Modernite mantığının sürekli etkilediği bugünkü insanın muhtaçolduğu temel ilkeleri 'esasta birlik' sözünde toplamak mümkündür. Esasta birlik olmayınca da düzen olmayacaktır. Bu yüzden de, insanlık, kaostan kurtulamamaktadır. Dünya küçüldü diyerek güçlü olmayı gurur ve ezmek bilen çağdaş firavunlar insana bir saygı duymuyor. Buyursun kan ve acı.

Beni İsrail nebî lerinin karşılaştığı tüm anlayışsızlıklar, Batı uygarlığına aynen geçmiştir. Bastırılmış veya fırlamış, bütün dokuz canlı sapmalar devam ediyor. Cicibeyler hiçözeleştiriye gelemez. Oscar Wilde Salome`yi yazıp sahnelendiği zaman İngiltere çalkalandı. Eser yasaklandı. Çünkü Trinity (teslis) College`ında okumuş Oscar Wilde dogmalara dokunuvermişti. Kralın, üvey kızı Salome`ye şehvet duymasını değil de Wilde`ın hastalığı teşhis etmesini kabul edememişlerdi. Şunu mu demiş oluyordu sanatkâr: Siz Herod soyusunuz. Herodias ve üvey kızı Salome sizde devam ediyor.

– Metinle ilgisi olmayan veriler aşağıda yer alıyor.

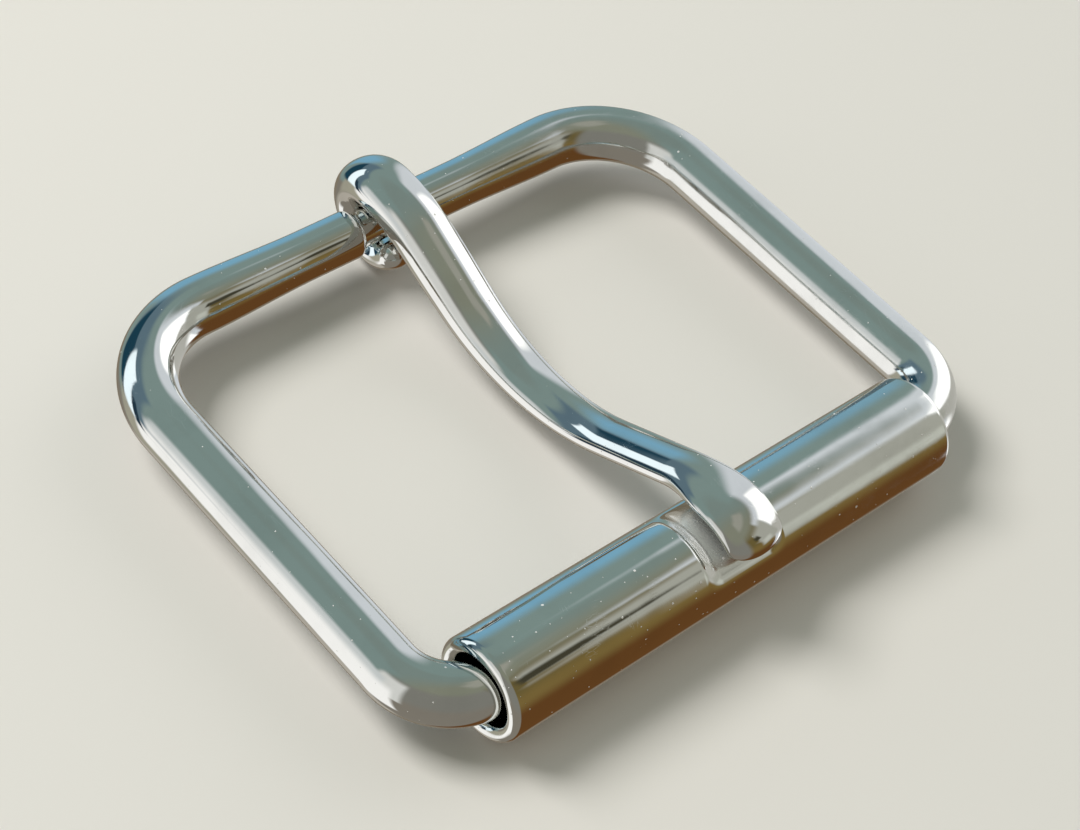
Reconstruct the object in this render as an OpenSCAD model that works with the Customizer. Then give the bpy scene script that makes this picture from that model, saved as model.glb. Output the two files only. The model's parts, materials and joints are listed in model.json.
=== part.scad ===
// Roller buckle for a dress belt: a round-bar frame, a roller on its front
// bar, and a tongue that swings on the necked middle of its heel bar.
// X runs along the heel bar, +Y points from the roller to the heel bar,
// and the buckle lies on Z = 0.

/* [Frame] */
// Clear width between the side bars, which the strap passes through
strap_w = 42; // [36:0.5:54]
// Distance from the heel bar's axis to the roller's axis
reach = 34.3; // [33:0.1:40]
// Diameter of the side bars and the front bar
bar_d = 4; // [3.6:0.1:4.2]
// Diameter of the heel bar
heel_bar_d = 3.5; // [3.2:0.1:3.6]
// Radius of the corners at the roller, to the middle of the bar
front_corner_r = 4.3; // [4:0.1:4.6]
// Radius of the corners at the heel, to the middle of the bar
heel_corner_r = 7.7; // [6:0.1:11]
// Diameter of the neck that the tongue swings on
neck_d = 2.6; // [2.4:0.1:2.8]
// Length of the neck between its two shoulders
neck_len = 4.4; // [4.3:0.1:6]
// Rounding of the shoulders' rims
shoulder_round = 0.6; // [0.3:0.1:0.8]

/* [Roller] */
// Outside diameter of the roller
roller_d = 7.1; // [6.9:0.1:7.4]
// Length of the roller
roller_len = 38.6; // [30:0.1:38.8]
// Distance that the roller lies off the middle of its bar
roller_shift = -0.5; // [-0.6:0.1:0.6]
// Inside diameter of the roller
roller_bore_d = 4.9; // [4.6:0.1:5]
// Rounding of the roller's rims
roller_round = 0.5; // [0.2:0.05:0.5]
// Depth of the seat pressed into the roller under the tongue
seat_depth = 0.7; // [0.4:0.05:0.75]
// Width of the seat
seat_w = 6.4; // [5.6:0.1:7]
// Angle that the seat spans round the roller
seat_span = 112; // [90:2:130]
// Angle from the roller's top to the middle of the seat, towards the front
seat_lean = 8; // [0:1:20]

/* [Tongue] */
// Width of the tongue at the heel bar
heel_w = 4.3; // [3.8:0.1:4.6]
// Thickness of the tongue at the heel bar
heel_t = 3.4; // [3:0.1:3.6]
// Width of the tongue at its narrowest, short of the roller
waist_w = 3.5; // [3:0.1:4.4]
// Thickness of the tongue at its narrowest
waist_t = 2; // [1.6:0.1:2.6]
// Width of the tongue over the roller
tip_w = 4.6; // [4.2:0.1:5.2]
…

Kral, karısının kızı olan Salome`ye talip olmuş ve bunun kutsanmasını istemiştir. Yahya aleyhisselam buna izin veremezdi ve vermedi de. Bunun üzerine o dehşet verici olay gerçekleşmiş, Yahya aleyhisselamın başı, altın bir tepside Krala sunulmuştur. Kavim, peygamberi illa öldürmeli! Beni İsrail alışkanlığından Yahya da kurtulamadı İsa da mutlaka ölmelidir! Töreleşmiş bir şey bu. Yoksa düşünebilen bir Hıristiyan için Kur`an, İsa`yı yüceltici olmaz mı?

Ama sürekli İslâm kötüleniyor. Amaçlı. Ama Hıristiyan, dogmalar karşısında çaresizdir. Öyle başlamış, öyle gidiyor. Ü stelik, saptırıcı aşırılıklar kurumlaşmış. İki bin yıldır Papalık, malzemesi din duygularının şaşkınlaştırdığı halkı İsa sevgisiyle apıştırmakta başarılı olmuş bir Krallık aslında.

Cervantes`in hikâyelerini karantina sürecinde tekrar okuma fırsatım oldu. Bir hikâyede öyle bir şey çıktı ki karşıma, pes! Pes ama, pes edecek biz değiliz. Esasta birlik tanımayanlar pes etmesi gerekenler.

Kilise`de Preciosa Santa Ana gününde (Santa Ana, Hz. Meryem`in annesi oluyor.) bir romans okur. Bir kıtası da şu:

Ah o nasıl bir kız, o nasıl bir torun

Ah o nasıl bir damat

Böyle haklı bir davayı

Kutlamak ve övmek gerek

(Cervantes, Örnek Alınacak Hikâyeler. çev.: Dr. Fehmi Nuza, M.E.B. Yayınları, 1951).

Torun İsa alışık olmadığımız bir yaklaşım. Dindar Katolikler için İsa`nın anneannesi de saygın. Bu doğal. Ama ey okurlar, bakın iş bir satır sonra neye varıyor. Damat, Tanrı! Haşa diyorum doğal olarak, merak ediyorum, İngilizce`de 'haşa' nasıl, daha doğrusu var mı? Var: 'God forbid...' Bu, 'Tanrı bağışlasın' demektir.

Peki ama Tanrı bunu bağışlar mı? İlâhî olan her şeyi tersine çevirmek tabiatında olan Hıristiyan topluluklar işte bu, bu kadar uzağa düşmüşler.

İşte Hıristiyanlık inancı Batı insanını bu içinden çıkılmaz noktaya sürüklemiştir. Bu yüzden Kilise artık aydınları tutamıyor, Batı insanı, ilâhî olana yönelmek istiyor.